I understand Iris Murdoch when she wrote 'The Sea, The Sea'.
There is a lot of water in Falmouth. Every day, I pass by or see water. Be it through my window at the sea and harbour, or streaming in floods down the roads and pavements. Sometimes when it hasn’t even been raining. Where does it all come from? I’m not complaining though. I love water, am drawn to it even. I can stand and watch the sea for hours at a time, or a stream gushing along, every second in a different state. There are streams all around Tremough. I’d love to know where they start, how they used to be. I like the fact that when I walk up the drive, I pass across water.

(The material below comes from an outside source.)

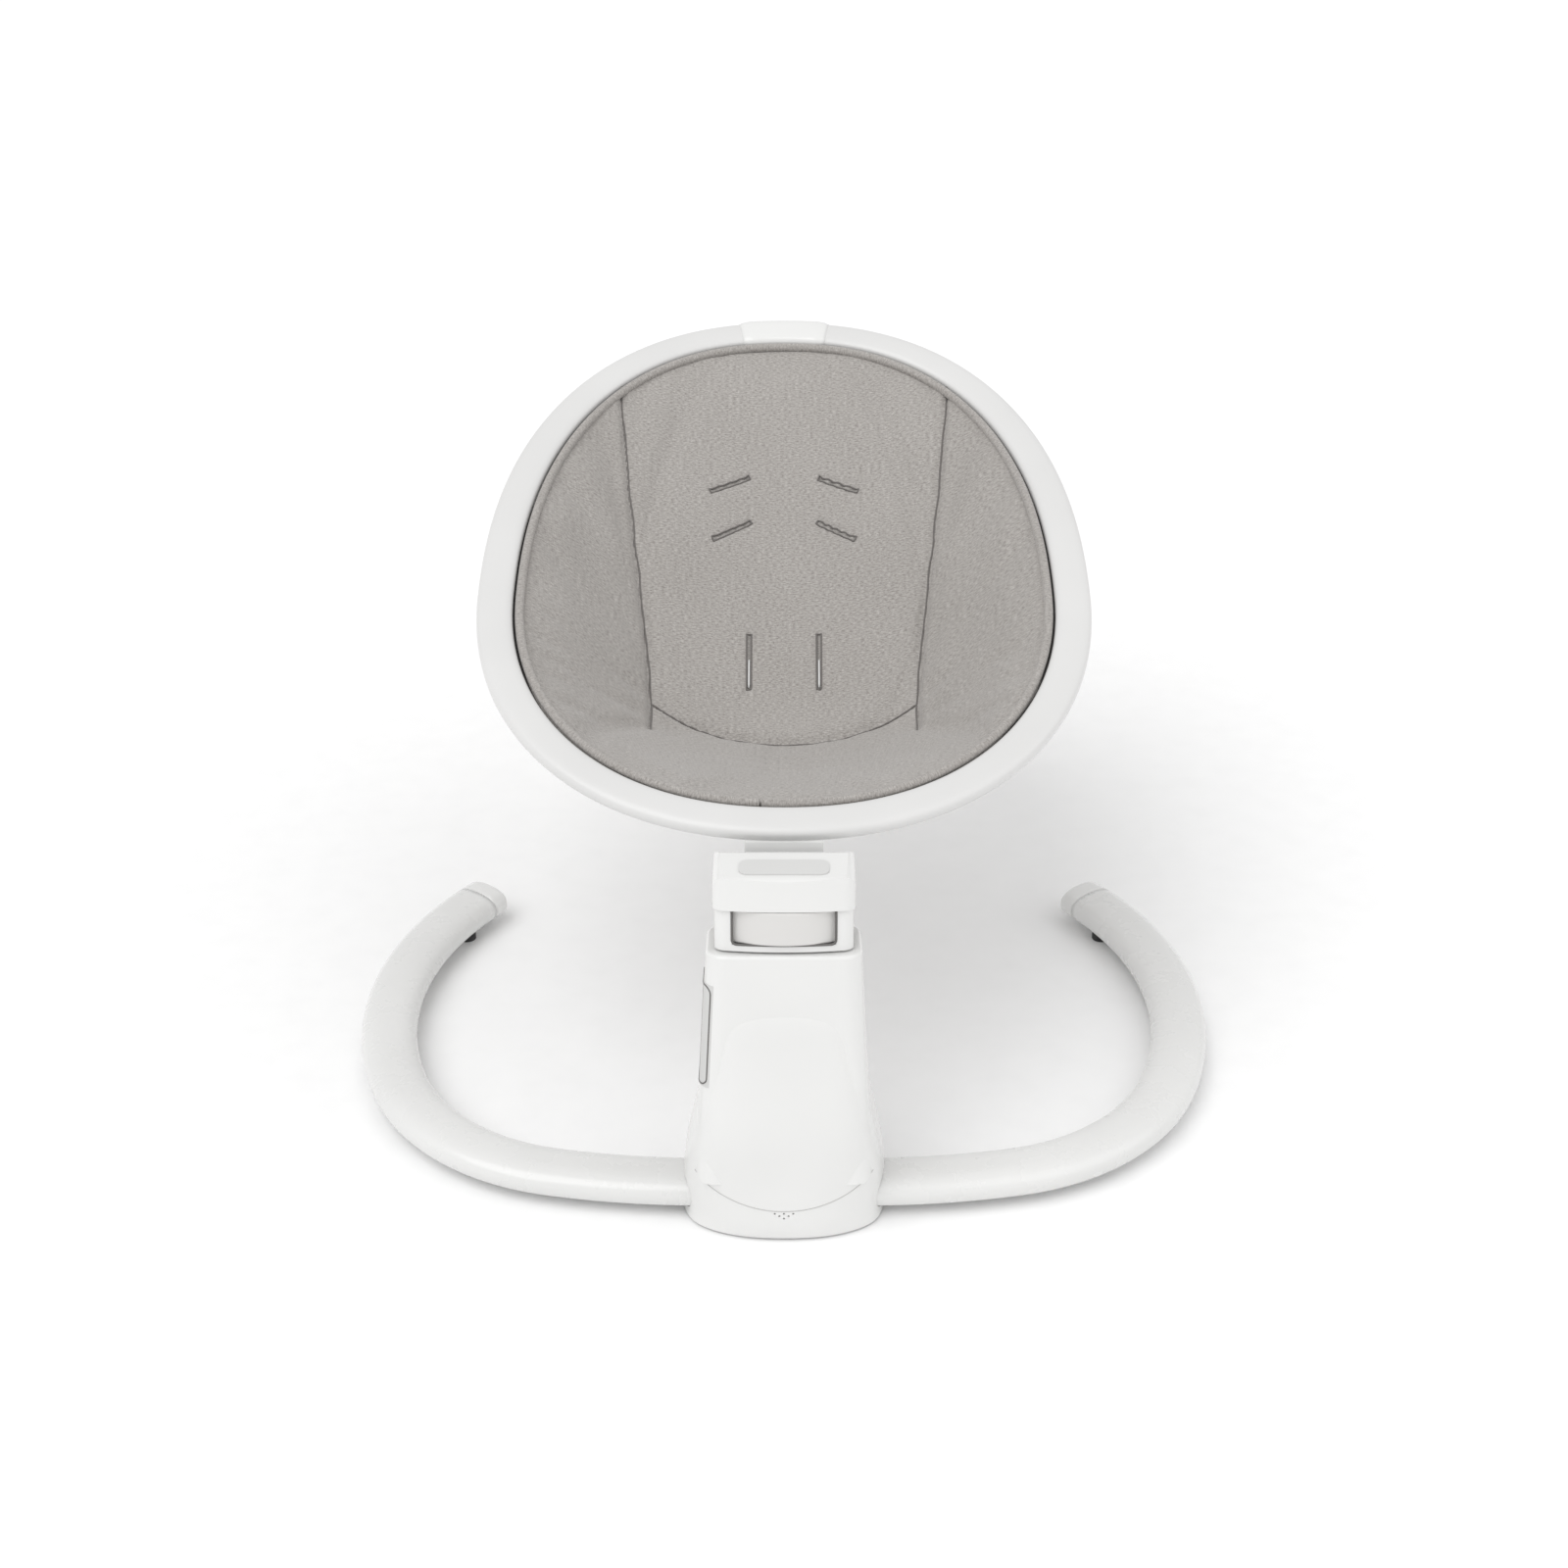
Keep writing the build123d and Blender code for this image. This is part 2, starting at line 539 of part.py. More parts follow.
def make_head():
    walls = head_prism(0, HEAD_BOTTOM, CAP_LOW) - head_prism(WALL, HEAD_BOTTOM + HEAD_FLOOR, CAP_LOW + 1)
    walls -= rod(0, 0, HEAD_BOTTOM - 1, HEAD_BOTTOM + 6, 12.5)
    window = block(
        -BUTTON_HALF_WIDTH - BUTTON_GAP,
        BUTTON_HALF_WIDTH + BUTTON_GAP,
        -60,
        -15,
        BUTTON_LOW - BUTTON_GAP,
        CAP_LOW + 1,
    )
    plate_low = HEAD_BOTTOM + HEAD_FLOOR
    plate_top = plate_low + CHASSIS_PLATE
    screws = [rod(x, y, HEAD_BOTTOM, plate_top, SCREW_RADIUS) for x in (-37.5, 37.5) for y in (-14, 16)]
    for screw in screws:
        walls -= screw
    front = (walls & block(-60, 60, -60, 0, 200, 260)) - window
    rear = walls & block(-60, 60, 0, 60, 200, 260)
    save("head_front_shell", lean(front))
    save("head_rear_shell", lean(rear))

    cap = lean(head_prism(0, CAP_LOW, 300, CAP_LIP)) & cap_profile(0) & cap_front_view(0)
    hollow = lean(head_prism(WALL, CAP_LOW - 1, 300)) & cap_profile(WALL) & cap_front_view(WALL)
    slot = lean(block(-NECK_HALF_WIDTH - 1.4, NECK_HALF_WIDTH + 1.4, 10, 60, CAP_LOW - 1, 300))
    cap = cap - hollow - slot
    badge_place = Location((0, BADGE_Y, HEAD_TOP_Z - 0.7), (-BADGE_SLOPE, 0, 0))
    badge = badge_place * extrude(RectangleRounded(61, 20, 6), 1.0)
    save("head_cap", largest(cap - badge))
    save("blank_badge", badge)

    chassis = block(-42, 42, -18, 22, plate_low, plate_top)
    chassis += rod(0, 0, plate_low, BOSS_H, BOSS_OUTER)
    for side in (-1, 1):
        x0, x1 = sorted((side * 28.2, side * 33.2))
        ear = block(x0, x1, PIVOT_Y - 8, PIVOT_Y + 8, plate_low, PIVOT_H)
        ear += rod_x(x0, x1, PIVOT_Y, PIVOT_H, 8)
        post_x = sorted((side * 27, side * 33))
        chassis += ear + block(post_x[0], post_x[1], -8, -5, plate_low, 236)
        chassis -= rod(side * LATCH_SPRING_X, LATCH_SPRING_Y, plate_low - 1, plate_top + 1, 3.3)
    chassis -= rod(0, 0, 205, SHAFT_TOP, SHAFT_RADIUS)
    chassis -= rod_x(-40, 40, PIVOT_Y, PIVOT_H, PIN_RADIUS)
    chassis -= rod_x(-20, 20, 0, CROSS_PIN_H, CROSS_PIN_RADIUS)
    for screw in screws:
        chassis -= screw
    save("head_chassis", lean(chassis))
    save("recline_pin", lean(rod_x(-37, 37, PIVOT_Y, PIVOT_H, PIN_RADIUS)))
    save("head_screws", *[lean(screw) for screw in screws])


# ---- Button and latch ----


def make_button():
    half = BUTTON_HALF_WIDTH
    outline = [
        ThreePointArc((-half, -21.5), (0, -30.5), (half, -21.5)),
        Polyline((half, -21.5), (half, -19.4), (-half, -19.4), (-half, -21.5)),
    ]
    face = extrude(Pos(0, 0, BUTTON_LOW) * make_face(outline), BUTTON_HIGH - BUTTON_LOW)
    front_edges = [e for e in face.edges() if e.center().Y < -23 and abs(e.center().X) < 10]
    face = fillet(front_edges, 1.2)
    flange = block(-half - 2, half + 2, -19.4, BUTTON_BACK, BUTTON_LOW + 1, BUTTON_HIGH - 1)
    button = face + flange - block(-26, 26, -21.8, -10, 210, 228.5)
    for side in (-1, 1):
        x0, x1 = sorted((side * (SECTOR_INNER_X + 0.5), side * (SECTOR_OUTER_X - 0.5)))
        wedge = [(-19.4, 221.4), (-14.0, 226.8), (-14.0, 232.0), (-19.4, 232.0)]
        button += side_prism(wedge, x0, x1)
    save("recline_button", lean(button))
    springs = [lean(coil((x, BUTTON_BACK, 228.0), (0, 1, 0), 8.9, SPRING_RADIUS)) for x in (-30, 30)]
    save("button_springs", *springs)


def side_prism(points, x0, x1):
    """A prism across the head from a side-view outline of (back, up) points."""
    plane = Plane(origin=(x0, 0, 0), x_dir=(0, 1, 0), z_dir=(1, 0, 0))
    return extrude(plane.location * make_face(Polyline(*points, close=True)), x1 - x0)


def coil(start, direction, length, radius):
    """A compression spring of round wire."""
    rise = length - 2 * SPRING_WIRE_RADIUS
    helix = Helix(pitch=rise / SPRING_TURNS, height=rise, radius=radius - SPRING_WIRE_RADIUS)
    section = Plane(origin=helix @ 0, z_dir=helix % 0).location * Circle(SPRING_WIRE_RADIUS)
    spring = Pos(0, 0, SPRING_WIRE_RADIUS) * sweep(section, path=helix)
    return Plane(origin=start, z_dir=direction).location * spring


def make_latch():
    plate = block(-25, 25, -17, 15, LATCH_LOW, LATCH_LOW + LATCH_THICK)
    plate -= block(-13.2, 13.2, -13.2, 16, LATCH_LOW - 1, LATCH_LOW + LATCH_THICK + 1)
    top = LATCH_LOW + LATCH_THICK
    for side in (-1, 1):
        x0, x1 = sorted((side * SECTOR_INNER_X, side * SECTOR_OUTER_X))
        plate += side_prism([(-17, top), (-13, top + 4), (-13, top)], x0, x1)
        plate += block(x0, x1, PIVOT_Y - 2, PIVOT_Y + 2, top - 1, PIVOT_H - SECTOR_RADIUS - 0.3)
    save("latch_yoke", lean(plate))
    low = HEAD_BOTTOM + HEAD_FLOOR
    height = LATCH_LOW - low - 0.1
    springs = both_sides(coil((LATCH_SPRING_X, LATCH_SPRING_Y, low), (0, 0, 1), height, SPRING_RADIUS))
    save("latch_springs", *[lean(spring) for spring in springs])


# ---- Seat ----


def hoop_path(start, sweep_angle, count):
    inset = HOOP_TUBE_WIDTH / 2
    points = oval_points(
        HOOP_HALF_WIDTH - inset,
        HOOP_BACK - inset,
        HOOP_FRONT - inset,
        HOOP_POWER_BACK,
        HOOP_POWER_FRONT,
        start,
        sweep_angle,
        count,
    )
    return Spline(*points)


def hoop_tube(path, extra):
    place = Plane(origin=path @ 0, x_dir=Vector(path % 0).cross(Vector(0, 0, 1)), z_dir=path % 0)
    section = place.location * SlotOverall(HOOP_TUBE_WIDTH + 2 * extra, HOOP_TUBE_HEIGHT + 2 * extra)
    return sweep(section, path=path)


def make_seat():
    path = hoop_path(90 + TUBE_GAP_ANGLE, 360 - 2 * TUBE_GAP_ANGLE, 48)
    solid = hoop_tube(path, 0)
    tube = solid - hoop_tube(path, -HOOP_TUBE_WALL)
    sleeve_path = hoop_path(90 - SLEEVE_HALF_ANGLE, 2 * SLEEVE_HALF_ANGLE, 6)
    sleeve = largest(hoop_tube(sleeve_path, SLEEVE_WALL) - solid)
    sleeve_y = HOOP_BACK - HOOP_TUBE_WIDTH / 2
    sleeve_screws = []
    sleeve_low = -HOOP_TUBE_HEIGHT / 2 - SLEEVE_WALL
    for x in (-SLEEVE_SCREW_X, SLEEVE_SCREW_X):
        hole = rod(x, sleeve_y, -12, -3, SLEEVE_SCREW_RADIUS)
        tube -= hole
        sleeve -= hole
        shank = rod(x, sleeve_y, sleeve_low, -3, SLEEVE_SCREW_RADIUS)
        head = rod(x, sleeve_y, sleeve_low - 1.2, sleeve_low, 3)
        sleeve_screws.append(HOOP.location * (shank + head))

    saddle_front = -HOOP_FRONT - 1
    saddle_back = -HOOP_FRONT + HOOP_TUBE_WIDTH - 1
    saddle_corners = [(saddle_front, -3), (saddle_back, -3), (saddle_back, -13)]
    to_lean = AXIS.location.inverse() * HOOP.location
    corners = [(to_lean * Pos(0, y, z)).position for y, z in saddle_corners]
    outline = [(2.0, 250.0), (20.0, 266.0)] + [(c.Y, c.Z) for c in corners] + [(19.9, 238.0)]
    neck = side_prism(outline, -NECK_HALF_WIDTH, NECK_HALF_WIDTH)
    neck += rod_x(-NECK_HALF_WIDTH, NECK_HALF_WIDTH, PIVOT_Y, PIVOT_H, NECK_HUB_RADIUS)
    for side in (-1, 1):
        x0, x1 = sorted((side * SECTOR_INNER_X, side * SECTOR_OUTER_X))
        sector = rod_x(x0, x1, PIVOT_Y, PIVOT_H, SECTOR_RADIUS) & block(-30, 30, -2, 23, 220, 242)
        for step in range(3):
            notch = block(-30, 30, -2.4, 2.4, -SECTOR_RADIUS - 1, 3 - SECTOR_RADIUS)
            sector -= Pos(0, PIVOT_Y, PIVOT_H) * Rot(step * RECLINE_STEP, 0, 0) * notch
        neck += sector
    neck -= rod_x(-40, 40, PIVOT_Y, PIVOT_H, PIN_RADIUS + SHAFT_CLEARANCE)
    neck = lean(neck) - HOOP.location * solid
    neck_screws = []
    neck_y = -HOOP_FRONT + HOOP_TUBE_WIDTH / 2 + 1
    for x in (-NECK_SCREW_X, NECK_SCREW_X):
        hole = rod(x, neck_y, -30, -3, SCREW_RADIUS)
        tube -= hole
        neck -= HOOP.location * hole
        neck_screws.append(HOOP.location * rod(x, neck_y, -13, -3.5, SCREW_RADIUS))
    save("neck_bracket", largest(neck))
    save("neck_screws", *neck_screws)
    save("seat_hoop", HOOP.location * tube)
    save("hoop_sleeve", HOOP.location * sleeve)
    save("sleeve_screws", *sleeve_screws)
    sleeve_room = hoop_tube(sleeve_path, SLEEVE_WALL + FABRIC_GAP)
    save("seat_fabric", HOOP.location * (bucket() - sleeve_room))


def bucket():
    """The fabric seat as a deep bowl hung inside the hoop."""
    rim = HOOP_TUBE_WIDTH + FABRIC_GAP
    outer = [hoop_oval(rim, FABRIC_PROUD), hoop_oval(rim + 0.5, -6)]
    inner_rim = rim + FABRIC_THICKNESS
    inner = [hoop_oval(inner_rim, FABRIC_PROUD + 1), hoop_oval(inner_rim + 0.5, -3)]
    side_inset, front_inset, back_inset = BUCKET_INSETS
    for z, half, front, back, wide in BUCKET_SECTIONS:
        bottom = z == -BUCKET_DEPTH
        outer.append(oval_face(half, front, back, wide, BUCKET_POWER, BUCKET_POWER, z))
        inner_front = front + front_inset
        inner_back = back - (front_inset if bottom else back_inset)
        inner_z = z + FABRIC_THICKNESS if bottom else z
        inner.append(
            oval_face(half - side_inset, inner_front, inner_back, wide, BUCKET_POWER, BUCKET_POWER, inner_z)
        )
    return loft(outer) - loft(inner)


shell = dome(0) - dome(WALL)
leg = make_legs()
make_foot(leg, shell)
make_column()
make_drive()
make_head()
make_button()
make_latch()
make_seat()
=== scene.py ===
import json
import bpy
from math import cos, exp, hypot, pi, radians, sin, sqrt
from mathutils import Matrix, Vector, noise
from mathutils.bvhtree import BVHTree


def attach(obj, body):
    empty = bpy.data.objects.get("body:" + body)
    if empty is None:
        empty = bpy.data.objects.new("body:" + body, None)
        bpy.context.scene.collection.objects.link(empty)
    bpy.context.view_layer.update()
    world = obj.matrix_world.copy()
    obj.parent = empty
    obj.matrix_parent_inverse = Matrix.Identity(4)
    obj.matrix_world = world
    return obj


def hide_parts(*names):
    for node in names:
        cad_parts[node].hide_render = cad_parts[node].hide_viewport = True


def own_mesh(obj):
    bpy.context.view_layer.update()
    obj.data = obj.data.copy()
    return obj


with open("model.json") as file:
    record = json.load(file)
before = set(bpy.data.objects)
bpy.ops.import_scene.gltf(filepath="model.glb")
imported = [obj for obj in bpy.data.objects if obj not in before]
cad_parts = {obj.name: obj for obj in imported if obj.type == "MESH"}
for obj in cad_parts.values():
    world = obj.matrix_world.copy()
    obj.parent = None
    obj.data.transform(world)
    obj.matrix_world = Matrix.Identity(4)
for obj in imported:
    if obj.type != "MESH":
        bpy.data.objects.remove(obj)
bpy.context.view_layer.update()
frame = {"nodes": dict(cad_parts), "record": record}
scene = bpy.context.scene
nodes = frame["nodes"]
MM = 0.001

# ---- Camera: a 62 mm lens, 30 degrees down, square on to the front ----
CAMERA_PLACE = (0.0, -1.5265, 1.2214)
CAMERA_PITCH = 30.0
CAMERA_LENS = 62.0

# ---- Seat hoop and bucket, in the hoop's own plane: x across, s to the back, n up (metres) ----
HOOP_RECLINE = radians(15)
HOOP_CENTRE = Vector((0, 0.3005, 0.332))
HOOP_WIDTH, HOOP_BACK, HOOP_FRONT = 0.2295, 0.341, 0.255
POWER_BACK, POWER_FRONT = 2.28, 2.19
TUBE_WIDTH, TUBE_HEIGHT = 0.027, 0.013
SLEEVE_HALF_ANGLE = radians(6.3)
SLEEVE_WALL = 0.0016
PIPING_RADIUS = 0.0033
PIPING_GAP = 0.0016
RIM_INSET = TUBE_WIDTH + PIPING_GAP + PIPING_RADIUS
FABRIC_THICKNESS = 0.008
SLOPE_BACK, SLOPE_FRONT, SLOPE_SIDE = 0.39, 0.70, 1.12
SEAM_SIDE = ((0.134, 0.262), (0.124, 0.165), (0.109, 0.052), (0.102, -0.02), (0.101, -0.058))
SEAM_LOW = ((0.102, -0.02), (0.076, -0.031), (0.048, -0.04), (0.02, -0.0445), (0.0, -0.045))
SLOTS = (
    ((0.029, 0.1875), (0.0585, 0.1745)),
    ((0.0275, 0.1495), (0.056, 0.1335)),
    ((0.0275, 0.054), (0.0275, 0.010)),
)
SLOT_HALF_WIDTH = 0.0019
THREAD_RADIUS, LOW_THREAD_RADIUS, SEAM_WANDER = 0.00075, 0.0009, 0.0014
CLOTH_CELLS, CLOTH_PRESSURE, CLOTH_FRAMES = 84, 4.0, 20
PIN_REACH, PUFF_CAP = 0.003, 0.006
SMOOTH_MIN_POWER = 6

# ---- Relief pressed into the pad (metres): valley depth and width, ridge height, place and width ----
SEAM_RELIEF = (0.0030, 0.0022, 0.0007, 0.006, 0.003)
SLOT_RELIEF = (0.0026, 0.0018, 0.0006, 0.0045, 0.0016)
OUTER_SEAM_DEPTH, OUTER_SEAM_WIDTH = 0.002, 0.003
WAIST_CREASE_TO, WAIST_CREASE_WIDTH, WAIST_CREASE_DEPTH = (0.006, -0.013), 0.0024, 0.0014
LAP_FOLDS = ((-0.088, 0.05), (-0.106, -0.07), (-0.126, 0.04))
LAP_FOLDS_FROM, LAP_FOLD_DEPTH, LAP_FOLD_WIDTH = -0.055, 0.0012, 0.0042
LAP_FOLD_MIDDLE, LAP_FOLD_REACH = 0.012, 0.045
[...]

I always used to play in water when I was a child, a little brook or a muddy puddle would do. I couldn’t pass water without touching it, I had to dip my fingers in, swirl them around to have the sensation. Strangely though perhaps it took me until I was eleven to learn to swim. And it was something previously that I had been afraid of doing. I think because I realised the danger of water as well as its allure. The sea is the same. I am drawn to it, and if too far away, I become deeply homesick for it, but even when I swim in it, I am aware of the terribleness of it, and the vast empty wastes of water that I am on the edge of.
We always went on holiday to Aberdaron in North Wales, a village by the sea. Hours on the beach, and at the water’s edge, but I could only go so far, before the water frightened me. And I would have spectacular nightmares at times about the sea sweeping me away, dragging me into itself before I could scream.
I think the sea partly drew me here. It Is never the same. Today I walked along a familiar route round Pendennis Point, and along the coast road. The sea was metallic, heaving sheets of silver and lead, and at the same time, blue steel at the edges. Not a day to insult the sea with a swim.